Quando Chiara Bertola ha assunto il ruolo di direttrice della Galleria d’Arte Moderna e Contemporanea di Torino, a novembre dello scorso anno, aveva già tenuto a sottolineare la sua volontà di rivitalizzare e arricchire di nuovi sguardi contemporanei le collezioni storiche, con un’attenzione curatoriale ai temi del futuro. L’obiettivo era quello che il pubblico torinese “inciampasse”, ovvero “creare delle tensioni inabituali, non canoniche” mentre si accingeva a scoprire capolavori ottocenteschi e novecenteschi.
Queste sono state le motivazioni che hanno guidato la scelta di presentare una stagione espositiva tutta al femminile – con la deroga di una piccola quota azzurra – per quest’inverno alla GAM, con le opere di Berthe Morisot (1841-1895), Mary Heilmann (1940-) e Maria Morganti (1965-).
Berthe Morisot è l’unica donna che la storia dell’arte riconosce essere stata tra i padri fondatori dell’Impressionismo francese, e che, non solo per vicissitudini evidentemente famigliari (sposò Eugène Manet, fratello del più noto Édouard), dedicò la sua vita alla pittura e all’arte. Se la descrivessimo oggi, probabilmente la definiremmo un prodigio: da modella in studio fotografico a colorista eccelsa nella costante ricerca di una resa pittorica sempre più brillante. Ma la Magicienne – come l’apostrofò quel poetastro maledetto di Stephane Mallarmé – nelle sue opere tenta di ricalcare gli istanti fugaci della dimensione famigliare e delle scene dell’alta società della Belle Epoque per far assaporare a chi guarda i suoi dipinti l’intimità dei gesti umani relazionali.
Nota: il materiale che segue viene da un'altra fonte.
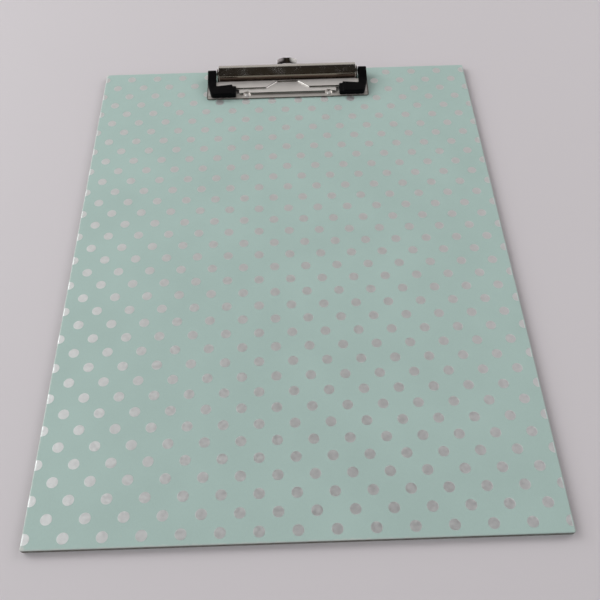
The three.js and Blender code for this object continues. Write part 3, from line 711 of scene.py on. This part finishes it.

È attraverso la progressiva intensità della sua tavolozza che è racchiuso il suo profondo bisogno di affermazione di sé in quanto artista, in un’epoca in cui l’arte era ancora un affare da uomini.
Sempre al primo piano della galleria, troviamo la prima esposizione ospitata in Italia dell’artista americana Mary Heilmann, che è riuscita ad affermarsi a partire dagli anni ’70 in una New York popolata di artisti sempre più propensi a screditare del tutto il mezzo pittorico. Nelle sue opere, Heilmann decide di andare oltre le dimensioni di spazio e tempo utilizzando un codice di figure geometriche, creando puzzle dai ritmi ricorrenti. Se Gordon Matta-Clark era l’anarchitect per antonomasia, Heilmann è l’anarbstractist che con il suo uso apparentemente giocoso e rilassato del colore disarma i puristi modernisti, i quali non possiedono la sua inconfondibile irriverenza. Tuttavia, la “presa in giro” della geometria collassa se applicata al presente contemporaneo.
Non ultima per importanza, la terza ospite della Galleria, è la veneziana d’adozione Maria Morganti. Qui negli spazi asettici del primo piano sotterraneo trovano collocazione le Sedimentazioni dell’artista, che custodiscono l’essenzialità e l’esclusività del suo rapporto con il colore.
Se è una sequenza allestitiva cronologica che ha raccontato fino a questo punto una relazione tra la mano di colei che dipinge (anzi, la mente) e uno degli strumenti essenziali della pratica pittorica, cogliamo nelle opere di Morganti il tentativo estremo di conseguimento dell’essenzialità del gesto. Dal movimento circolare quasi asfissiante che chi si appresta a dipingere fa nella Ciotola contenitore per ottenere la gradazione desiderata di colore all’ostensione di ciò che lì dentro è accaduto, sulla tela. Pare una pratica ossessiva quella della Morganti, quella della stratificazione, sia questa di colore, di opere librarie o di fotografie, che ne fa una necessità “archivistica” di memoria gestuale.
Tra le tele, l’eco del Luogogesto risuona e si mostra materialmente allo spettatore al pari di un’altare dove si celebra il rituale pittorico quotidiano dell’artista.
“Berthe Morisot. Pittrice impressionista”, “Mary Heilmann” e Maria Morganti” sono aperte al pubblico fino a marzo 2025 presso la Galleria d’Arte Moderna e Contemporanea di Torino.